Now, I won't say that I was happy and cheerful and that I was in the best mood, but I did stick to my plan and cook the healthy meal. I prepped a little for the next day. I didn't sulk, I didn't eat emotionally, I did provide support to my DH and gave attention to my kids.
I know that life is made up of many of these choices. I know I'm not perfect and there may be times where I make the wrong choice and order the pizza. But I am SO proud of myself for sticking to my plan and not giving in last night.
Today I get to have lunch with my 10 yr old DD. She's going on a camping trip with her dad for 4 days (not my current husband), so I won't see her for a little while. We're going to take a long walk then eat lunch (healthy planned food). I don't get to spend much one-on-one time with her, so this is special.
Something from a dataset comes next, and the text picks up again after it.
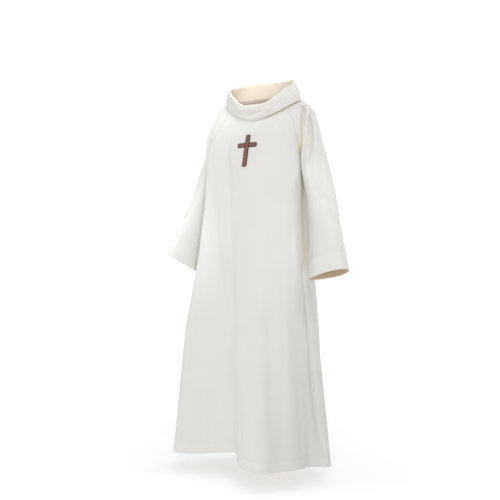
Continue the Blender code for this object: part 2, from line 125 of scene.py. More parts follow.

Here's to another day of good choices.
Monday, August 08, 2011
I have been really wanting to start over with my commitment to eliminate sugar and flour from my diet, but just haven't been able to do it. Last week was my turning point, I made myself so sick with junk that I had no choice but to make a change.
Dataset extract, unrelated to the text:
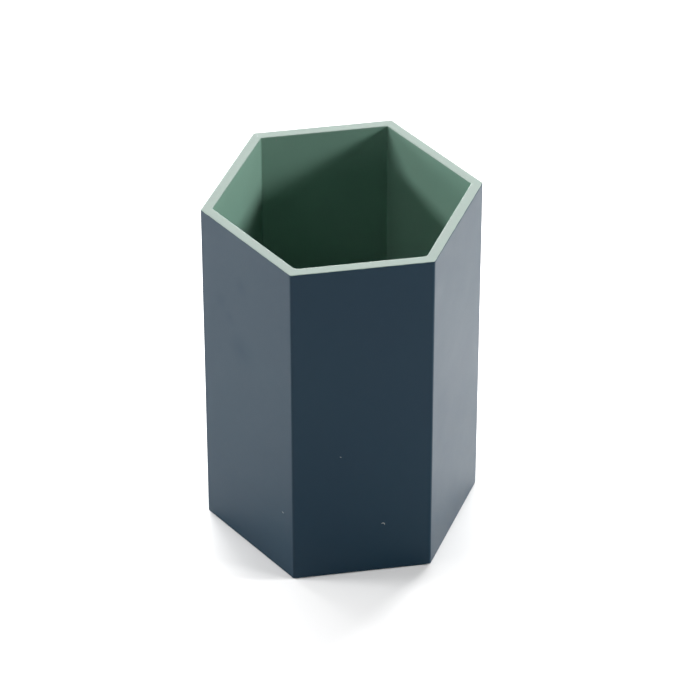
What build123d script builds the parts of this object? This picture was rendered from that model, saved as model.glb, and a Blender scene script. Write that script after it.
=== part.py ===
from build123d import *

import os
from math import cos, radians, sin

# A free-standing hexagonal pen pot, open at the top, lacquered in two colours.
#
# Six thin fibreboard walls meet at glued mitres. A groove near their feet holds the base panel's edge.
# One coat of lacquer covers the outer faces and the walls' feet. A second one covers the inner faces,
# the floor and the rim, and the two meet on the rim's outer arris. A felt pad is stuck into the recess
# under the base and stands slightly proud of the walls, so the pot rests on it.
#
# All lengths are in millimetres. The origin is the centre of the face that the pot rests on, with +Z up
# and the front wall facing -Y.

# Overall size, over the lacquer
ACROSS_FLATS = 70.0
HEIGHT = 110.0

# Thicknesses
PANEL = 2.5
LACQUER = 0.25
GLUE = 0.1
FELT = 2.0

# Fits
GROOVE_DEPTH = 1.0
FELT_PROUD = 0.2
FELT_CLEARANCE = 0.25

# Rounded edges, measured on the lacquer
CORNER_RADIUS = 0.8  # the outer upright edges
ARRIS_RADIUS = 0.3  # the outer edges round the rim and the feet
MOUTH_RADIUS = 0.3  # the rim's inner edge
FLOOR_RADIUS = 0.6  # where the inner faces meet the floor

# The inside corners by their direction, in degrees from +X. The lacquer has pooled in the front left one
# and, less so, in the front right one.
INSIDE_CORNER_RADII = {0: 0.4, 60: 0.4, 120: 0.4, 180: 0.4, 240: 2.2, 300: 1.2}

# The walls by the direction that each one faces, in degrees from +X
WALLS = {
    "wall_front": 270,
    "wall_front_right": 330,
    "wall_back_right": 30,
    "wall_back": 90,
    "wall_back_left": 150,
    "wall_front_left": 210,
}
HALF_WALL_ANGLE = 30

# Distances from the axis to flat faces
OUTSIDE = ACROSS_FLATS / 2
PANEL_OUTSIDE = OUTSIDE - LACQUER
PANEL_INSIDE = PANEL_OUTSIDE - PANEL
INSIDE = PANEL_INSIDE - LACQUER
BASE_EDGE = PANEL_INSIDE + GROOVE_DEPTH - GLUE
FELT_EDGE = PANEL_INSIDE - FELT_CLEARANCE

# Heights
PANEL_FOOT = FELT_PROUD + LACQUER
PANEL_TOP = HEIGHT - LACQUER
BASE_BOTTOM = FELT + GLUE
BASE_TOP = BASE_BOTTOM + PANEL
FLOOR = BASE_TOP + LACQUER


def point_at(direction, distance):
    """The point on the ground plane in that direction from the axis."""
    return Vector(cos(radians(direction)), sin(radians(direction))) * distance


def hexagon(flat_distance, corner_radius=0.0):
    """A hexagon whose front side faces -Y, with rounded corners if they have a radius."""
    outline = RegularPolygon(flat_distance, 6, major_radius=False)
    if corner_radius:
        outline = fillet(outline.vertices(), corner_radius)
    return outline


def prism(outline, bottom, top):
    """The upright solid with that outline between two heights."""
    return Pos(0, 0, bottom) * extrude(outline, top - bottom)


def edges_at(solid, height):
    """The edges of a solid that lie level at that height."""
    return solid.edges().filter_by_position(Axis.Z, height, height)


def bare_outer_shape():
    """The outer shape of the glued-up walls, before any lacquer."""
    return prism(hexagon(PANEL_OUTSIDE, CORNER_RADIUS - LACQUER), PANEL_FOOT, PANEL_TOP)


def lacquered_outer_shape():
    """The outer shape of the finished pot above its felt, with its arrises rounded at both ends."""
    solid = prism(hexagon(OUTSIDE, CORNER_RADIUS), FELT_PROUD, HEIGHT)
    return fillet(edges_at(solid, FELT_PROUD) + edges_at(solid, HEIGHT), ARRIS_RADIUS)


def bore_of_walls():
    """The space between the bare walls, through the pot's whole height."""
    return prism(hexagon(PANEL_INSIDE), 0, HEIGHT)


def groove():
    """The space that the base panel and the glue round its edge take up."""
    return prism(hexagon(BASE_EDGE + GLUE), BASE_BOTTOM - GLUE, BASE_TOP + GLUE)


def wall_ring():
    """The six walls as one ring, with the groove cut."""
    return bare_outer_shape() - bore_of_walls() - groove()


def mitre_slab(direction):
    """A thin upright slab from the axis out through the corner in that direction."""
    slab = extrude(Rectangle(2 * OUTSIDE, GLUE, align=(Align.MIN, Align.CENTER)), HEIGHT)
    return Rot(0, 0, direction) * slab


def wall_sector(direction):
    """The upright wedge from the axis to the wall that faces that way, between its two mitres."""
    rays = [direction - HALF_WALL_ANGLE, direction + HALF_WALL_ANGLE]
    corners = [point_at(ray, 2 * OUTSIDE) for ray in rays]
    return extrude(make_face(Polyline((0, 0), *corners, close=True)), HEIGHT)


def make_mitre_glue():
    """The six glue lines between neighbouring walls."""
    ring = wall_ring()
    return Compound([ring & mitre_slab(direction) for direction in INSIDE_CORNER_RADII])


def make_walls():
    """The six mitred walls, by name."""
    ring = wall_ring()
    for direction in INSIDE_CORNER_RADII:
        ring -= mitre_slab(direction)
    return {name: ring & wall_sector(direction) for name, direction in WALLS.items()}


def make_base_panel():
    """The board that closes the bottom, with its edge in the walls' groove."""
    return prism(hexagon(BASE_EDGE), BASE_BOTTOM, BASE_TOP)


def make_base_glue():
    """The glue between the base panel's edge and the groove."""
    return groove() - bore_of_walls() - make_base_panel()


def rim_film():
    """The space above the walls and the mouth, out to where the coats meet halfway round the arris."""
    foot = hexagon(PANEL_OUTSIDE, CORNER_RADIUS - LACQUER)
    spread = Pos(0, 0, PANEL_TOP) * extrude(foot, LACQUER, taper=-45)
    return spread & lacquered_outer_shape()


def make_exterior_lacquer():
    """The coat on the outer faces, round the outer arrises and across the walls' feet."""
    return lacquered_outer_shape() - bare_outer_shape() - bore_of_walls() - rim_film()


def pen_well():
    """The open space inside the finished pot."""
    outline = hexagon(INSIDE)
    for direction, radius in INSIDE_CORNER_RADII.items():
        corner = point_at(direction, INSIDE / cos(radians(HALF_WALL_ANGLE)))
        outline = fillet(outline.vertices().sort_by_distance(corner)[0], radius)
    well = prism(outline, FLOOR, HEIGHT)
    return fillet(edges_at(well, FLOOR), FLOOR_RADIUS)


def make_interior_lacquer():
    """The coat on the inner faces, the floor and the rim."""
    lining = prism(hexagon(PANEL_INSIDE), BASE_TOP, PANEL_TOP)
    coat = lining + rim_film() - pen_well()
    rim = coat.faces().sort_by(Axis.Z)[-1]
    return fillet(rim.inner_wires()[0].edges(), MOUTH_RADIUS)


def make_felt_pad():
    """The pad that the pot rests on."""
    return prism(hexagon(FELT_EDGE), 0, FELT)


def make_felt_adhesive():
    """The film that holds the felt pad to the base panel."""
    return prism(hexagon(FELT_EDGE), FELT, BASE_BOTTOM)


parts = make_walls()
parts["mitre_glue"] = make_mitre_glue()
parts["base_panel"] = make_base_panel()
parts["base_glue"] = make_base_glue()
parts["exterior_lacquer"] = make_exterior_lacquer()
parts["interior_lacquer"] = make_interior_lacquer()
parts["felt_pad"] = make_felt_pad()
parts["felt_adhesive"] = make_felt_adhesive()

os.makedirs("parts", exist_ok=True)
for node, shape in parts.items():
    export_step(shape, f"parts/{node}.step")
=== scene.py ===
"""Looks for a hexagonal pen pot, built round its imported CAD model.

Every size and place comes from the CAD nodes' boxes. The two coats of lacquer and the felt sole are made
again here as finer meshes in the same space, and the glued-up panels behind them get better materials.
Lengths are in metres, with +Z up and the front wall facing -Y.
"""

import math

import bpy
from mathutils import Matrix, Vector, noise


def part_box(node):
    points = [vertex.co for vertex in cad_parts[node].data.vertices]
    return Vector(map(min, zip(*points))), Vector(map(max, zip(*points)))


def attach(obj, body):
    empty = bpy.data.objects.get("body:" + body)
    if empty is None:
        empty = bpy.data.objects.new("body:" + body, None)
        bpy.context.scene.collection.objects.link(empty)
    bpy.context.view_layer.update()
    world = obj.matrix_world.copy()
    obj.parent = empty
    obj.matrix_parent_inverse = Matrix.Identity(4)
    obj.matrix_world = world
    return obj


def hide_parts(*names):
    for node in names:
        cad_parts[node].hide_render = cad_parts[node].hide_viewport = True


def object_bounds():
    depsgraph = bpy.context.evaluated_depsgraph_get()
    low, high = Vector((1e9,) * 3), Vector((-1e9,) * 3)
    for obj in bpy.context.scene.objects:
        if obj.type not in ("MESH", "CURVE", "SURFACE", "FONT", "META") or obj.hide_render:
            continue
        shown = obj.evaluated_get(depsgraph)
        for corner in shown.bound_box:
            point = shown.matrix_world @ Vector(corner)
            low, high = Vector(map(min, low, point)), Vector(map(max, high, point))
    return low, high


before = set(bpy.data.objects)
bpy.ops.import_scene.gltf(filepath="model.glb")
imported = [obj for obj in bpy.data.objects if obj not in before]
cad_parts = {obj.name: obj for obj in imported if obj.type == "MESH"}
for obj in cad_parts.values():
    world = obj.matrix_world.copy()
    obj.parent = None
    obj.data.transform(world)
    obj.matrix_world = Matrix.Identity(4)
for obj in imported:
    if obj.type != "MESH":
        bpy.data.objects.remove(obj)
cad_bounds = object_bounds()

MM = 0.001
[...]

On Saturday and Sunday I visited two FA (Food Addicts) metings, and reconfirmed that the program is not for me. I am impressed by what the participants have achieved with their plans, but my life can be so chaotic that anything too structured right now is a train wreck waiting to happen. I like having a structured plan in terms of what I will eat and how much, but I don't like as much rigidity as they require. Also, they require so many meetings and daily communication. I wish I could do it, I would love to have people like me to speak with daily to help stay focused. However I can't make that the most important thing in my life.
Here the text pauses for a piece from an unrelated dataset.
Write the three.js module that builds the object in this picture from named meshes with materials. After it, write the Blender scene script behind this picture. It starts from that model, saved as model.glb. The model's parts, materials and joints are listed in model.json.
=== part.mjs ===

I was disappointed yesterday when I realized that I wasn't going to be able to do the FA program, but I am relieved that I atleast found out all the details and made a decision.
I did stop eating sugar/flour on Saturday, but had a little bit Sunday. Poor planning.
I am doing great today, and feeling great. I have more energy already and my brain feels more normal. Not feeling hungry constantly.
My goals going forward are:
1. Put my family first - make sure I'm spending time being productive for us (not daydreaming about the future, snacking or being a TV zombie)
2. Treat my body with respect and care
The way I will meet these goals:
1. Make to-do lists for each day and week so that I can accomplish household and personal chores more effectively
2. Do more prep work for meals the night before, so that I have more quality time with kids after work
3. Do more household chores during week, so that I am not stressed on the weekends
1. No sugar (will allow Stevia in limited quantities)
2. No flour (wheat, processed grains - basically only non-wheat, whole grain items)
3. Stay within my calorie range 6 days a week, allow myself 1 day (probably Sunday) to go higher for either a planned treat, date with Hubby or other worthwhile thing *only 1 meal though, not going crazy entire day
4. Continue walking more
5. 2 days strength training
Thursday, August 04, 2011
Time to confess to myself that I've been in denial the last few days. It started over the weekend. Saturday was great. A day of good choices and feeling great. Then on Sunday something happened, not sure what, but it ended with me eating my way through little debbies oatmeal cookie pies and telling myseld it was okay because I had eaten my vegetables and gotten in my exercise, plus my husband loves me just the way I am so I don't need to 'try' to lose weight.
Then Monday, the same thought from the end of Sunday, DH loves me just like I am, I don't need to lose weight. I ate my vegetables and got in my exercise so it was okay that I ate a couple fun size candy bars. They couldn't do too much damage.
Then Tuesday, instead of a couple fun size candy bars it was at least a dozen. Still got in my vegetables and exercise, though barely 10 minutes.
Then yesterday, dozens (heck, who am I fooling, I stopped counting after 10) of fun size candy bars, still got my vegetables but this time no exercise.
I don't like where this is going. I love my self too much to continue poisoning my body with all this sugar. I felt so sick and nauseous by the end of the day yesterday I just want to cry. Why do I keep doing this to myself, why to I let myself down time and time again. I would never let my kids do this, why do I let myself?
Today is a new day and a new chance to love myself. I am worth a nother chance, I will never be too far gone to start over.
Goals for today:
1. No candy, none, not even 1!
2. Get 20 minutes of activity.
3. 10 cups of water
4. Eat at least 4 veggie servings and 2 fruit servings.
5. Stop before eating something I didn't plan, take a break, take a walk, what ever I need to do to rethink eating something I don't need.